Institutional DeFi is a system that uses DeFi protocols while also meeting regulatory compliance and customer-safety requirements. This includes anti-money laundering (AML), know your customer (KYC), and combatting the finance of terrorism (CFT) requirements. Cybersecurity is another major risk, as recent high profile hacks demonstrate. There is also limited, if any, recourse for investors should something go wrong.

The design choices made will have an impact on aspects such as privacy and transaction efficiency, how fast users will adopt the system, and how well it will work with other digital assets. The key choices to be made are in three areas: the blockchain platform that will be used and who will have access to what information; the mechanisms for determining who can develop and use the system; and how the digital tokens will be issued, traded, and settled, as well as how they will be standardized.

In May 2022, the Monetary Authority of Singapore launched Project Guardian in order to test the feasibility of applications in asset tokenization and DeFi while also managing risks to financial stability and integrity.

The study also found that two key factors are essential for this process: 1) using regulated institutions to act as “trust anchors,” issuing and verifying credentials of participating entities to establish the identities of transacting parties and connect with existing legal frameworks, and 2) the need for an agreed set of technical standards around business logic and token standards for interoperability. These findings can help drive adoption and improve transaction efficiency for a globally integrated finance industry by providing legal clarity, adoption incentives, and technical standards alignment.,

Institutional DeFi will likely vary by jurisdiction and market structure, and we suggest three ways financial institutions should start responding:

  1. Develop a house view on Institutional DeFi implications
  2. Decide on a participation strategy
  3. Get the organization ready

The financial services industry is based on trust and information. This trust is held by financial intermediaries who are responsible for keeping accurate records of ownership, liabilities, conditions, and covenants among other things, across multiple ledgers that are not connected to the means of communication. Since each intermediary has a different piece of information, the system requires a lot of coordination after a transaction takes place in order to reconcile the different ledgers and settle the transaction. For example, many securities transactions, especially those that cross international borders, can take anywhere from one to four days to settle.

The technology behind distributed ledger technology (DLT) creates a shared ledger of transactional and ownership information. Tokenization converts assets such as stocks and bonds into digital representations on a blockchain. Institutions can further increase efficiency by adopting DeFi protocols, which use software code to automatically execute financial transactions in accordance with current rules and conditions.

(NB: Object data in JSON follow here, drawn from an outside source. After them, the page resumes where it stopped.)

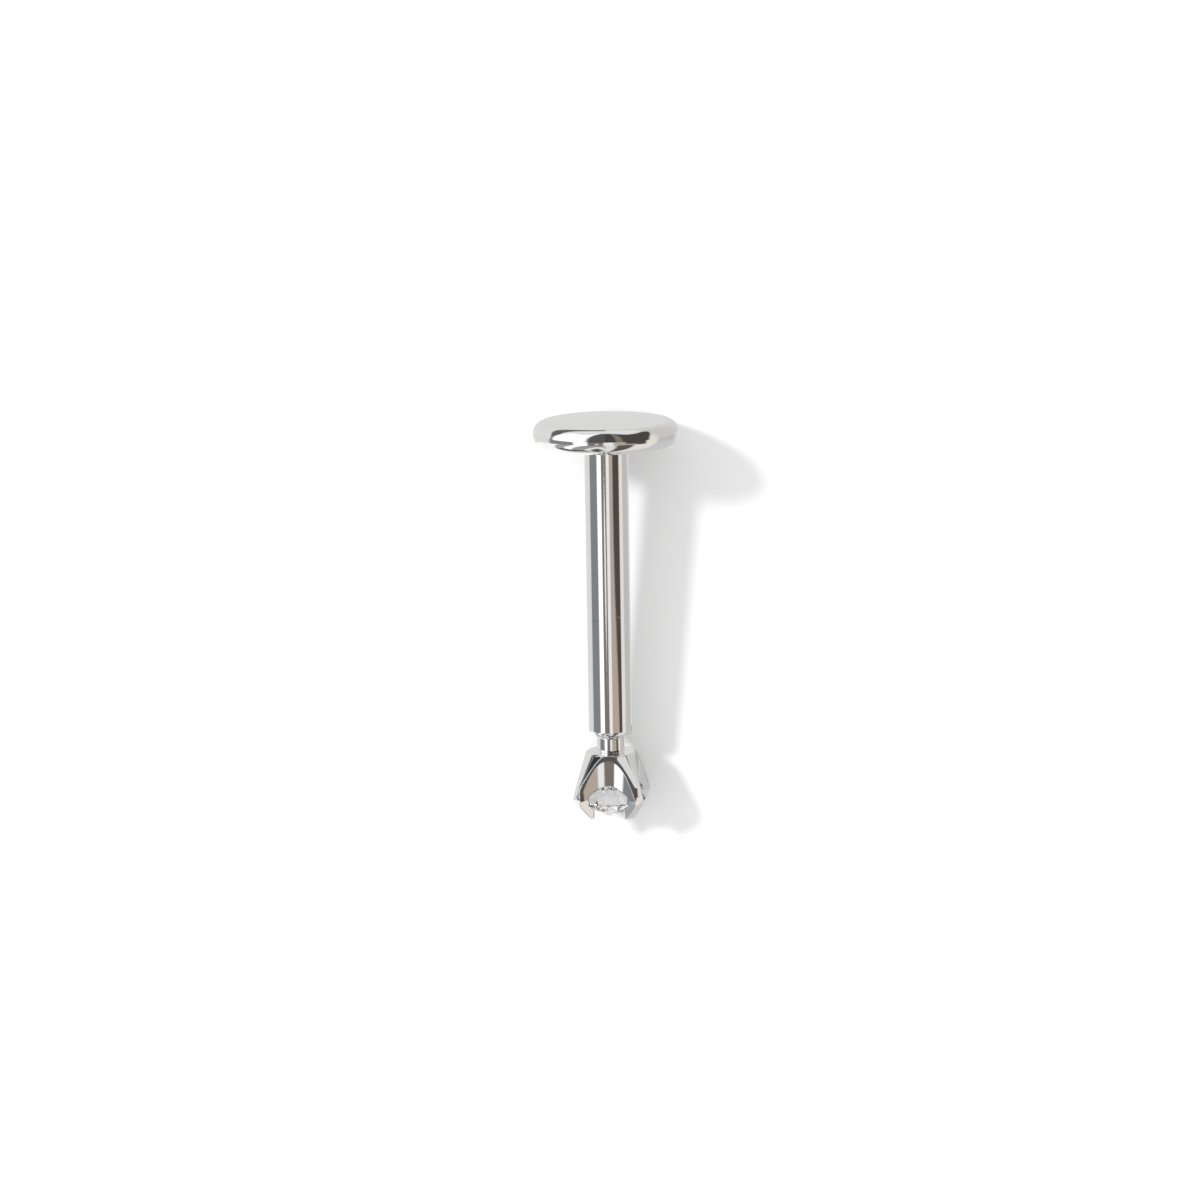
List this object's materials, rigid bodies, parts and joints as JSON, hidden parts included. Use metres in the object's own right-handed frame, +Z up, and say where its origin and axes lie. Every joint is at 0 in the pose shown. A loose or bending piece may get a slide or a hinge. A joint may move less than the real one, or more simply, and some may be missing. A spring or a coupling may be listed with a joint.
{
  "type": "labret stud",
  "caption": "Flat-backed labret stud lying on its side: disc and plain post, plug-in claw head with a round brilliant.",
  "frame": {"origin": "on the surface the stud lies on, under the middle of its box", "axes": "+Z up from that surface, +Y along the stud towards its disc, -Y towards its stone, +X to the right when looking down with the disc at the top"},
  "size_m": [0.004, 0.0112, 0.004],
  "materials": {
    "polished_metal": "mirror polish",
    "clear_stone": "cut and polished"
  },
  "bodies": {
    "root": {"labret_post": "polished_metal", "claw_setting": "polished_metal", "stone": "clear_stone"}
  },
  "joints": []
}
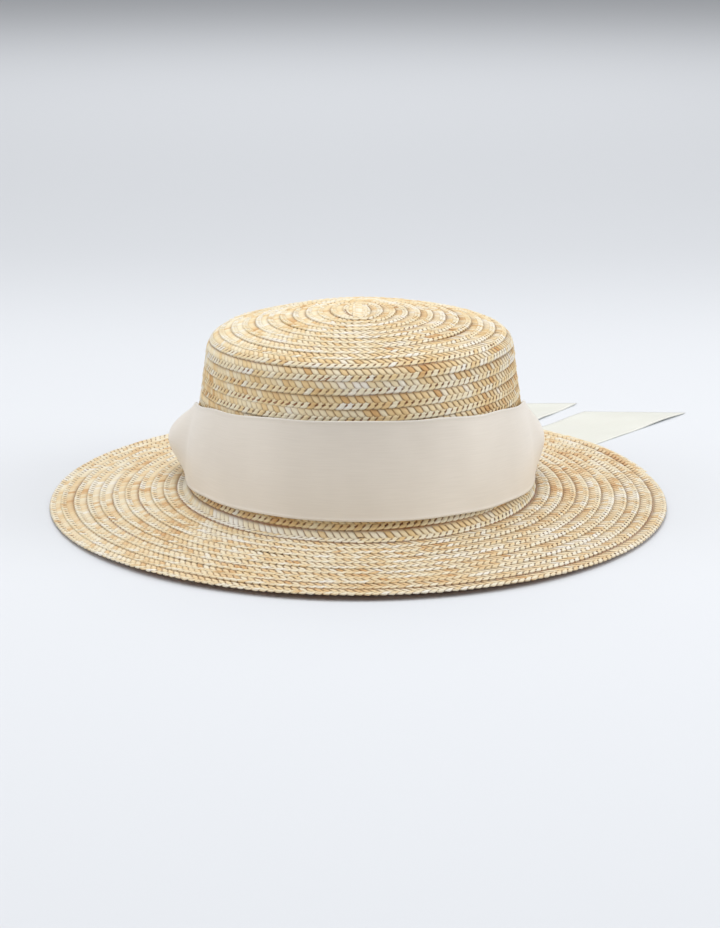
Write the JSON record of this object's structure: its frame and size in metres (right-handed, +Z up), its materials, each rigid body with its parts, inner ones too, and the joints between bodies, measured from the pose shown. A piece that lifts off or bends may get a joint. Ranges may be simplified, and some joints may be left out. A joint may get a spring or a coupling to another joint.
{
  "type": "straw boater hat",
  "caption": "Oval straw boater with a low domed tip, a wide flat brim, a satin ribbon round the crown and loose ribbon ties lying behind it.",
  "frame": {"origin": "on the surface that the hat rests on, below the middle of the head opening", "axes": "+Z up through the crown, -Y towards the front of the hat, +X across it to the right of someone who looks at the front"},
  "size_m": [0.3438, 0.3711, 0.0973],
  "materials": {
    "crown_straw": "sewn natural straw plait",
    "brim_straw": "sewn natural straw plait",
    "ribbon_satin": "cream satin ribbon",
    "tie_satin": "cream satin ribbon"
  },
  "bodies": {
    "root": {"crown": "crown_straw", "brim": "brim_straw", "ribbon_band": "ribbon_satin", "ribbon_tie_back": "tie_satin", "ribbon_tie_side": "tie_satin"}
  },
  "joints": []
}
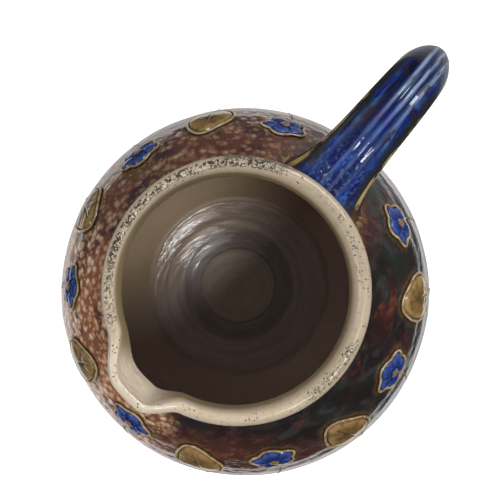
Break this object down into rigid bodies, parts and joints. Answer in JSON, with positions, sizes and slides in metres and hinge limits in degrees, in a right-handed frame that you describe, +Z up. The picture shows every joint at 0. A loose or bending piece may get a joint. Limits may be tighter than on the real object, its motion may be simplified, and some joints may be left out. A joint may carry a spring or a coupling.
{
  "type": "salt-glazed jug",
  "caption": "Thrown stoneware jug with a round belly, short neck, pulled lip, arched ribbed handle and a band of applied leaves and flowers with trailed slip.",
  "frame": {"origin": "centre of the flat base's resting plane, on the axis that the jug was thrown about", "axes": "+Z up along the throwing axis, +X towards the handle, the lip towards -X"},
  "size_m": [0.188, 0.14, 0.1663],
  "materials": {
    "body_glaze": "mottled brown and dark salt glaze on stoneware, glossy with an orange-peel skin",
    "handle_glaze": "glossy cobalt glaze, ochre along the edges",
    "leaf_glaze": "glossy ochre glaze over applied clay",
    "flower_glaze": "glossy cobalt glaze over applied clay",
    "slip_clay": "cream trailed slip under clear salt glaze"
  },
  "bodies": {
    "root": {"thrown_body": "body_glaze", "pulled_handle": "handle_glaze", "flower_1": "flower_glaze", "flower_1_slip": "slip_clay", "leaf_1": "leaf_glaze", "leaf_1_slip": "slip_clay", "flower_2": "flower_glaze", "flower_2_slip": "slip_clay", "leaf_2": "leaf_glaze", "leaf_2_slip": "slip_clay", "flower_3": "flower_glaze", "flower_3_slip": "slip_clay", "leaf_3": "leaf_glaze", "leaf_3_slip": "slip_clay", "flower_4": "flower_glaze", "flower_4_slip": "slip_clay", "leaf_4": "leaf_glaze", "leaf_4_slip": "slip_clay", "flower_5": "flower_glaze", "flower_5_slip": "slip_clay", "leaf_5": "leaf_glaze", "leaf_5_slip": "slip_clay", "flower_6": "flower_glaze", "flower_6_slip": "slip_clay", "leaf_6": "leaf_glaze", "leaf_6_slip": "slip_clay", "flower_7": "flower_glaze", "flower_7_slip": "slip_clay"}
  },
  "joints": []
}
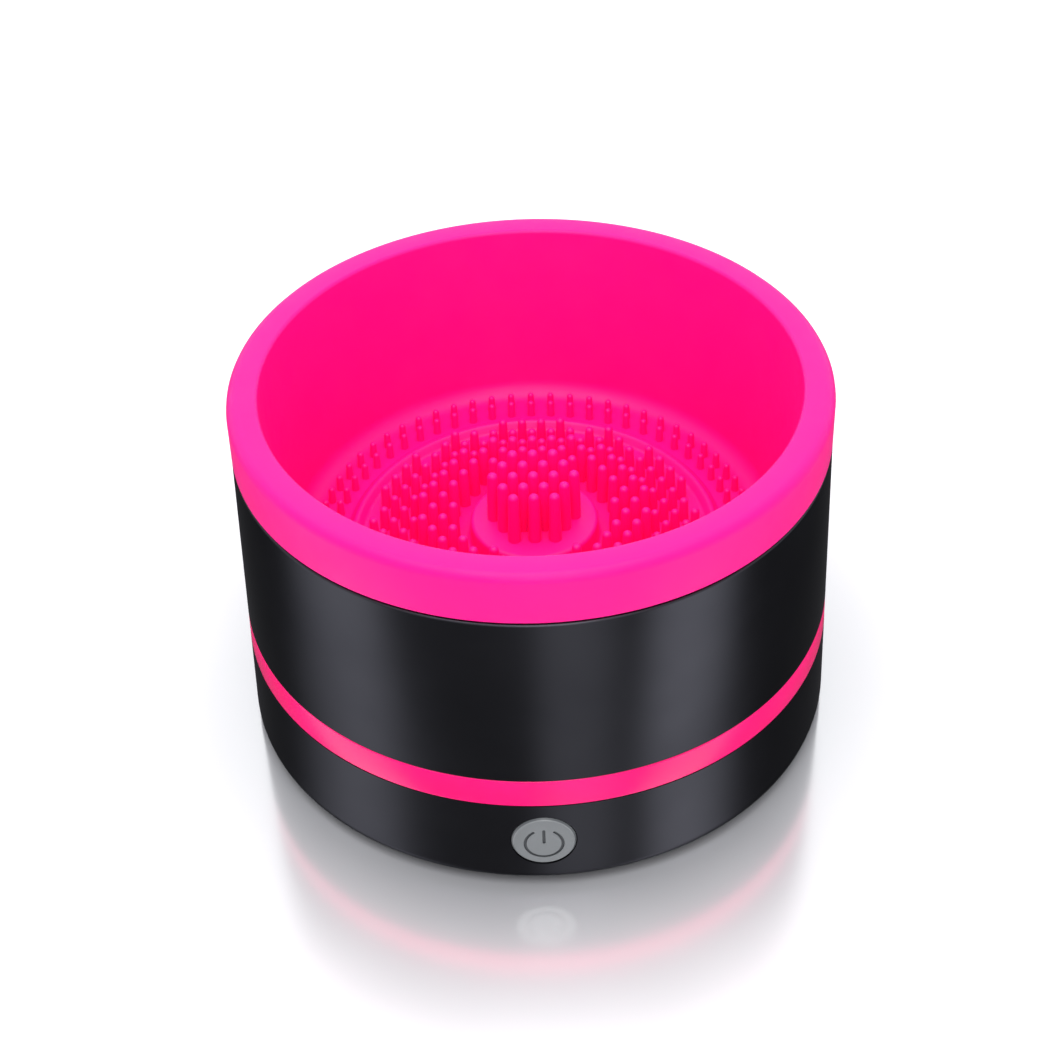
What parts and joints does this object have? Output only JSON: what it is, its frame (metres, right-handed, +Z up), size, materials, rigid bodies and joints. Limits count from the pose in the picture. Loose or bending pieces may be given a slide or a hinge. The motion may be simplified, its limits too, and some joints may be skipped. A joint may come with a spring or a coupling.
{
  "type": "electric brush cleaner",
  "caption": "Round bench-top cleaner for make-up brushes: a lift-off silicone bowl with inner bristles, spun by a geared motor in a black housing with a pink ring and a front button.",
  "frame": {"origin": "on the table, under the axis of the bowl", "axes": "+Z up along the bowl axis; the power button faces -Y and the charging port +Y"},
  "size_m": [0.1208, 0.1208, 0.0785],
  "materials": {
    "pink_silicone": "satin",
    "pink_plastic": "gloss",
    "black_shell": "satin",
    "button_grey": "satin",
    "white_acetal": "smooth moulded",
    "grey_nylon": "smooth moulded",
    "black_rubber": "matte",
    "seal_rubber": "matte",
    "steel": "turned",
    "zinc_screw": "plated",
    "bronze": "sintered",
    "copper_wire": "enamelled",
    "laminated_steel": "stacked",
    "ferrite": "sintered",
    "carbon": "matte",
    "board_green": "solder mask",
    "chip_black": "moulded",
    "white_nylon": "moulded",
    "cell_wrap": "shrink film",
    "nickel": "strip",
    "red_insulation": "extruded",
    "black_insulation": "extruded"
  },
  "bodies": {
    "housing": {"lower_bush": "bronze", "upper_bush": "bronze", "spindle_seal": "seal_rubber", "idler_axle": "steel", "gearbox_plate": "grey_nylon", "plate_screws": "zinc_screw", "motor_screws": "zinc_screw", "case_screws": "zinc_screw", "motor_can": "steel", "motor_end_cap": "grey_nylon", "motor_bushes": "bronze", "motor_magnets": "ferrite", "motor_brushes": "carbon", "motor_terminals": "nickel", "inner_tub": "black_shell", "upper_sleeve": "black_shell", "accent_ring": "pink_plastic", "base_shell": "black_shell", "feet": "black_rubber", "tact_switch": "chip_black", "switch_board": "board_green", "main_board": "board_green", "board_screws": "zinc_screw", "charging_port": "nickel", "control_chip": "chip_black", "charge_coil": "ferrite", "lead_sockets": "white_nylon", "cell": "cell_wrap", "cell_tabs": "nickel", "cell_cradle": "grey_nylon", "motor_lead_black": "black_insulation", "motor_lead_red": "red_insulation", "switch_leads": "black_insulation", "cell_lead_red": "red_insulation", "cell_lead_black": "black_insulation"},
    "turntable": {"turntable": "white_acetal", "turntable_screw": "zinc_screw", "output_spindle": "steel", "output_gear": "white_acetal", "spindle_clip": "zinc_screw"},
    "bowl": {"silicone_bowl": "pink_silicone", "drive_socket": "grey_nylon", "long_bristles": "pink_silicone", "medium_bristles": "pink_silicone", "short_bristles": "pink_silicone", "edge_pins": "pink_silicone"},
    "idler": {"idler_gear": "white_acetal"},
    "rotor": {"motor_shaft": "steel", "motor_pinion": "bronze", "motor_armature": "laminated_steel", "motor_windings": "copper_wire", "motor_commutator": "copper_wire"},
    "button": {"power_button": "button_grey"},
    "plunger": {"switch_plunger": "white_nylon"},
    "plug": {"port_plug": "black_rubber"}
  },
  "joints": [
    {"name": "turntable_spin", "type": "hinge", "parent": "housing", "child": "turntable", "pos_m": [0, 0, 0.034], "axis": [0, 0, 1], "continuous": true},
    {"name": "bowl_lift", "type": "slide", "parent": "turntable", "child": "bowl", "axis": [0, 0, 1], "range_m": [0, 0.05]},
    {"name": "idler_spin", "type": "hinge", "parent": "housing", "child": "idler", "pos_m": [-0.02122, 0.01225, 0.024], "axis": [0, 0, 1], "continuous": true},
    {"name": "motor_spin", "type": "hinge", "parent": "housing", "child": "rotor", "pos_m": [-0.02505, -0.00697, 0.0117], "axis": [0, 0, 1], "continuous": true},
    {"name": "button_press", "type": "slide", "parent": "housing", "child": "button", "axis": [0, 1, 0], "range_m": [0, 0.0005], "stiffness_N_per_m": 600},
    {"name": "plunger_press", "type": "slide", "parent": "housing", "child": "plunger", "axis": [0, 1, 0], "range_m": [0, 0.0005]},
    {"name": "plug_pull", "type": "slide", "parent": "housing", "child": "plug", "axis": [0, 1, 0], "range_m": [0, 0.01]}
  ],
  "couplings": [
    {"joint": "idler_spin", "follows": "turntable_spin", "ratio": -4},
    {"joint": "motor_spin", "follows": "turntable_spin", "ratio": 12},
    {"joint": "plunger_press", "follows": "button_press", "ratio": 1}
  ]
}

Institutional DeFi can be defined as the use of DeFi protocols to tokenize real-world assets, with appropriate safeguards to ensure financial integrity, regulatory compliance, and customer protection.(Institutional DeFi does not refer to institutional players participating in crypto DeFi.)

To reconcile their books and finalize settlement, financial intermediaries have to record transactions on siloed ledgers and communicate with each other. Using smart contracts, lending business logic can be codified transparently, ensuring adherence to rules and automating settlement processes.

Fig 2. History of Asset and Money Representation.

Here are a few examples of how big institutions are transitioning from Digital Finance to Institutional Finance:

  1. J.P. Morgan leverages tokenization to offer intra-day repo solutions for clients on its Onyx Digital Assets platform, and DBS Digital Exchange offers corporates a platform to raise capital through the digitization of their securities and assets, with options to offer smaller denominations. These tokenization benefits are also welcomed by asset managers, as 70% of institutional investors expressed willingness to pay extra for increased liquidity and faster asset turnover, according to a recent survey conducted by Celent
  1. On the public sector side, a 2021 survey of 81 central banks by the Bank for International Settlements (BIS) found that 90% of central banks were investigating the potential of central bank digital currencies (CBDCs), including 26% that were actively developing CBDCs or conducting pilot projects. 
  1. Japan also passed a bill providing a legal framework for stablecoins that allows licensed banks, money transfer agents, and trust companies to issue them. 
  1. DBS has successfully issued the DBS Digital Bond in May 2021 via security token offering (STO)
  1. Mata Capital, a French asset manager, tokenized €350 million ($343 million) worth of funds according to a case study by Consensys Codefi. 
  1. Last year, Switzerland implemented a so-called DLT Act granting tokenized securities the same legal status as traditional ones according to a Coindesk article.

This is the time for financial institutions to explore DeFi protocols and how to implement them into their business model. Institutional investors are still interested in digital assets even though the market is down. They are willing to pay more for digital assets that have increased liquidity and faster transactions.